Entries

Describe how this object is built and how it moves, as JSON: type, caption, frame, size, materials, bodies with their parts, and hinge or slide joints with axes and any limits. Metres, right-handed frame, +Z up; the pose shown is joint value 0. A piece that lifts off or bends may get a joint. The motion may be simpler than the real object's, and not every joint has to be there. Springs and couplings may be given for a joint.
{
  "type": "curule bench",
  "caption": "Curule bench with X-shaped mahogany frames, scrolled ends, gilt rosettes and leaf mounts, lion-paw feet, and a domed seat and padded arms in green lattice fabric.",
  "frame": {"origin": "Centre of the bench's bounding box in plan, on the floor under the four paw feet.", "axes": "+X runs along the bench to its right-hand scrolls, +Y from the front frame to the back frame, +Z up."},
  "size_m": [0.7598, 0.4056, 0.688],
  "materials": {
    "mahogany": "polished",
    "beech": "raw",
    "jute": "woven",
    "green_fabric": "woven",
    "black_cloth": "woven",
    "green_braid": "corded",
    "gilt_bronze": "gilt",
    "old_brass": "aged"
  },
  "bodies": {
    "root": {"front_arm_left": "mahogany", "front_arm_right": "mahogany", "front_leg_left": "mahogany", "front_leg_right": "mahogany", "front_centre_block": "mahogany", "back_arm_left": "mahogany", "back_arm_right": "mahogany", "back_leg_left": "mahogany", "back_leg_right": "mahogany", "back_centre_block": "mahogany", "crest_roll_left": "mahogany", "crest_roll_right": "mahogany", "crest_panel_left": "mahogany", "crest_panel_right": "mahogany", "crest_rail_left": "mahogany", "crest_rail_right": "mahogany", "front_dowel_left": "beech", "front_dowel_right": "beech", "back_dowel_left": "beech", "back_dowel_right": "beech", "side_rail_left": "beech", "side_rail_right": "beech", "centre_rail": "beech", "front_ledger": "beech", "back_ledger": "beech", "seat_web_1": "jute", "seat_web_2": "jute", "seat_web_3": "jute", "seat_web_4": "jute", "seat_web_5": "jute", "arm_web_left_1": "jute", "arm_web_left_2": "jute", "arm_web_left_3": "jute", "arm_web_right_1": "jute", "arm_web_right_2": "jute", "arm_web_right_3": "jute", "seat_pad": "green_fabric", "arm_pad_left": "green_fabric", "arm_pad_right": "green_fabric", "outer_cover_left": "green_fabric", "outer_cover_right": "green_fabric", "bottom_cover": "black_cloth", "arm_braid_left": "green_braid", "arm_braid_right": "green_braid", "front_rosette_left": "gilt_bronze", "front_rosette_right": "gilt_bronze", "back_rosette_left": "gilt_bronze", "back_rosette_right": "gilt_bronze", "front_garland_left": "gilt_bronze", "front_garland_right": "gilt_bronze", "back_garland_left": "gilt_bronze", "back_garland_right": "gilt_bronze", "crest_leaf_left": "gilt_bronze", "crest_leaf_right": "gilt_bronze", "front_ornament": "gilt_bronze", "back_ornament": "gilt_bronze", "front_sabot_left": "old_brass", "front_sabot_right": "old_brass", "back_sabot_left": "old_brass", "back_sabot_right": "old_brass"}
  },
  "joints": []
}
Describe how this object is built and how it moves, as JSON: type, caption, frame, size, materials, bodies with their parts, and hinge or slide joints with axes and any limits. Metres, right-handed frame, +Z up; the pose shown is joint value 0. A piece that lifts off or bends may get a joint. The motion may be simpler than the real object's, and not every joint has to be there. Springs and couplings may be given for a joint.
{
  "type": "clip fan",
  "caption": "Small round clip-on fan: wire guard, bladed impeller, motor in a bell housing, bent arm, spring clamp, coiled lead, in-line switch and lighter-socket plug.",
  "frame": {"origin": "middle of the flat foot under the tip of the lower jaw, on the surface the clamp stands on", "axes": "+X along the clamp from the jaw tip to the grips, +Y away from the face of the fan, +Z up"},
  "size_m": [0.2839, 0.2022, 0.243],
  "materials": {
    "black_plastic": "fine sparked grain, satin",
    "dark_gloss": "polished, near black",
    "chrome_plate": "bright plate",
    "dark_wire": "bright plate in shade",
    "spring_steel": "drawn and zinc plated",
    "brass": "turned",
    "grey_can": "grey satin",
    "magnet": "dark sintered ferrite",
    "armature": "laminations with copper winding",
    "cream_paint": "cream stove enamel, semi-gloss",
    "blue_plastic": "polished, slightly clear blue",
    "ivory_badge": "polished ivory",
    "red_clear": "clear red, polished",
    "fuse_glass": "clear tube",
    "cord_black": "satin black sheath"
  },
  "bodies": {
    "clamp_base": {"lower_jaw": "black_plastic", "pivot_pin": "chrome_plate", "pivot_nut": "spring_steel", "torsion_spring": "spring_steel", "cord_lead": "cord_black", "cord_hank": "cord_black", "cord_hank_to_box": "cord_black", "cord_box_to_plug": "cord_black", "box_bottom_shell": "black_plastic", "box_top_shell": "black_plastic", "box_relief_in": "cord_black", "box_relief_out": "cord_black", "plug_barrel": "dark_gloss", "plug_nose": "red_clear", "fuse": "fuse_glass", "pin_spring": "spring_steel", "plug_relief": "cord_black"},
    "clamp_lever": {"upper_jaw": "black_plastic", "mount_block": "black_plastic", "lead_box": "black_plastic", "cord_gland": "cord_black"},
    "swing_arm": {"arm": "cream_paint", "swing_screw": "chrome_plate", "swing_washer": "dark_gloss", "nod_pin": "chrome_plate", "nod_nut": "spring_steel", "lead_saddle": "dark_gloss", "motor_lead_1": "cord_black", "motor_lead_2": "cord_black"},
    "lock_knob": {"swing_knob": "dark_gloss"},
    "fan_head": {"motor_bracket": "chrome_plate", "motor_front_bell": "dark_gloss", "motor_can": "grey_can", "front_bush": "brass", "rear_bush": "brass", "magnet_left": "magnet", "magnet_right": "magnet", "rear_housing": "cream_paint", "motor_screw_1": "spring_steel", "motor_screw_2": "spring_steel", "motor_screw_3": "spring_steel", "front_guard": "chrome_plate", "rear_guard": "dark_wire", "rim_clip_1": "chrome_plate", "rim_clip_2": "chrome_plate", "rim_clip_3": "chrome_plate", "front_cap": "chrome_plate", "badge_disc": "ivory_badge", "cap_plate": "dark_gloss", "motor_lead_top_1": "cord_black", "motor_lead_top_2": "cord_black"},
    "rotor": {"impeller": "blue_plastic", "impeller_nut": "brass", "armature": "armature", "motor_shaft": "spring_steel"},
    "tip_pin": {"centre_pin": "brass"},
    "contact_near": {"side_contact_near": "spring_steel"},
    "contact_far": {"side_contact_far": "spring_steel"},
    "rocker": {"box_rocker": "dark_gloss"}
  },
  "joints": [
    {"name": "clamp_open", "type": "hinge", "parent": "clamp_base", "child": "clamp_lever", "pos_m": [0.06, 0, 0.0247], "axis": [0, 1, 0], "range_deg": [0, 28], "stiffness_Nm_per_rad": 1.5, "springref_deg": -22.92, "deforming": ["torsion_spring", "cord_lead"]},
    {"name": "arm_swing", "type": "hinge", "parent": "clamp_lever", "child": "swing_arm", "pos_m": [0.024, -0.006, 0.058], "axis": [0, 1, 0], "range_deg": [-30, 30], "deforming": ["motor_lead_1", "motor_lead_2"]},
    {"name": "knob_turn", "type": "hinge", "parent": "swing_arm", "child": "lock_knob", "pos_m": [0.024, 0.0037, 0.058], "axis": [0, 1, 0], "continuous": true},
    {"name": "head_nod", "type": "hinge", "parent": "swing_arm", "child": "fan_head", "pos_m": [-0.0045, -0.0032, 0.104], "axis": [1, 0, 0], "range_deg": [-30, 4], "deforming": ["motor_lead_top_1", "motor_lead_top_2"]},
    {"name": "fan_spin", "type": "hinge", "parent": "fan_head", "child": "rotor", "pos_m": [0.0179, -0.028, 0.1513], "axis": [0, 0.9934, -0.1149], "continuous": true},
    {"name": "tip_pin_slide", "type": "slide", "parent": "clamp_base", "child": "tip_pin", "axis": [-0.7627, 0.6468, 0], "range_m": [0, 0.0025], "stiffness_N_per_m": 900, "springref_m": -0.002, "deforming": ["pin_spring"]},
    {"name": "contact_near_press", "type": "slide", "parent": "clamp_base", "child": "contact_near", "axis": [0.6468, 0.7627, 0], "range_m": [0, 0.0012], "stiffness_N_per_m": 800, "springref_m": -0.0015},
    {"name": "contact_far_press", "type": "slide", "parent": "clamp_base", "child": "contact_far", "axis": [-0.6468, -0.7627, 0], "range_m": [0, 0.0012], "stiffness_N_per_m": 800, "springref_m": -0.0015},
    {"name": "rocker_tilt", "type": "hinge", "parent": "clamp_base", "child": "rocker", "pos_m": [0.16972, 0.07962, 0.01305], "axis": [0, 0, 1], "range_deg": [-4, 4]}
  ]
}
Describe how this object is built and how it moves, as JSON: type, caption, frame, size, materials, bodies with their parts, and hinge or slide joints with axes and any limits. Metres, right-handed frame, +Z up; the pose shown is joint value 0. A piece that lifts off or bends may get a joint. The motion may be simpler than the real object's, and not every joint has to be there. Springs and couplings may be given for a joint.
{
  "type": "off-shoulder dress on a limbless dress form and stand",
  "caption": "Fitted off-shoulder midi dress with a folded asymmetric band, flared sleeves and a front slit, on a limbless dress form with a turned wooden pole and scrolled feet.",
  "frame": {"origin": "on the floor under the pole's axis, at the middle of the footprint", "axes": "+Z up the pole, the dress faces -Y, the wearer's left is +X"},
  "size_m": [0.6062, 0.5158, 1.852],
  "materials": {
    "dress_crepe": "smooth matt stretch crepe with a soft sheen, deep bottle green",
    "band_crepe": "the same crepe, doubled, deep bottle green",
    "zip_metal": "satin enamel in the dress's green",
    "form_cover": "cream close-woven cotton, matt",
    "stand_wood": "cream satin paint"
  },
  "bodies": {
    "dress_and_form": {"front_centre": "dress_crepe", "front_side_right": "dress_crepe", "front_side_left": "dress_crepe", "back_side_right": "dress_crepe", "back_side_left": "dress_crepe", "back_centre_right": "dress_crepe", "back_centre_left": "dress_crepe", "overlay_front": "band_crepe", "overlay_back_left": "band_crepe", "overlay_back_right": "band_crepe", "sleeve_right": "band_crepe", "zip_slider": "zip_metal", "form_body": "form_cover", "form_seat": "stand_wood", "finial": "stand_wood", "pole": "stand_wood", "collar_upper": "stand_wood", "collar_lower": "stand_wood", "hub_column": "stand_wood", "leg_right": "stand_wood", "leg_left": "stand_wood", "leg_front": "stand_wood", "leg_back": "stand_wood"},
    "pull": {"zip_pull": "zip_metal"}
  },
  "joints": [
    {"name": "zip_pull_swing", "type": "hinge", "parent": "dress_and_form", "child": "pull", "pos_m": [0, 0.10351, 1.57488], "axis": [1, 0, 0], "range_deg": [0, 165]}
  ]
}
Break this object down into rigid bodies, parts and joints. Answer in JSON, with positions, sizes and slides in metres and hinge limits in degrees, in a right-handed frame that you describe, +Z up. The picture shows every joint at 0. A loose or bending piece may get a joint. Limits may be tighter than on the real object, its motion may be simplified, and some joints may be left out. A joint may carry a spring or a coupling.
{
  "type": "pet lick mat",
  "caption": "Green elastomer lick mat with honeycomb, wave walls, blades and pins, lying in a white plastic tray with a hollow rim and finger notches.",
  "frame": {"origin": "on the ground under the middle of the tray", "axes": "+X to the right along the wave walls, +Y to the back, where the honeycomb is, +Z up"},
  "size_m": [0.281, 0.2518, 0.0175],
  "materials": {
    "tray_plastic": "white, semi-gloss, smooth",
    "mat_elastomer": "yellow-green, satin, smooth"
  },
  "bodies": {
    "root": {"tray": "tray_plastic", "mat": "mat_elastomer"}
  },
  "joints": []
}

Task requirements
Give back exactly the lines from the one containing "Break this object" to the end of the material, both ends included.

Final answer
Break this object down into rigid bodies, parts and joints. Answer in JSON, with positions, sizes and slides in metres and hinge limits in degrees, in a right-handed frame that you describe, +Z up. The picture shows every joint at 0. A loose or bending piece may get a joint. Limits may be tighter than on the real object, its motion may be simplified, and some joints may be left out. A joint may carry a spring or a coupling.
{
  "type": "pet lick mat",
  "caption": "Green elastomer lick mat with honeycomb, wave walls, blades and pins, lying in a white plastic tray with a hollow rim and finger notches.",
  "frame": {"origin": "on the ground under the middle of the tray", "axes": "+X to the right along the wave walls, +Y to the back, where the honeycomb is, +Z up"},
  "size_m": [0.281, 0.2518, 0.0175],
  "materials": {
    "tray_plastic": "white, semi-gloss, smooth",
    "mat_elastomer": "yellow-green, satin, smooth"
  },
  "bodies": {
    "root": {"tray": "tray_plastic", "mat": "mat_elastomer"}
  },
  "joints": []
}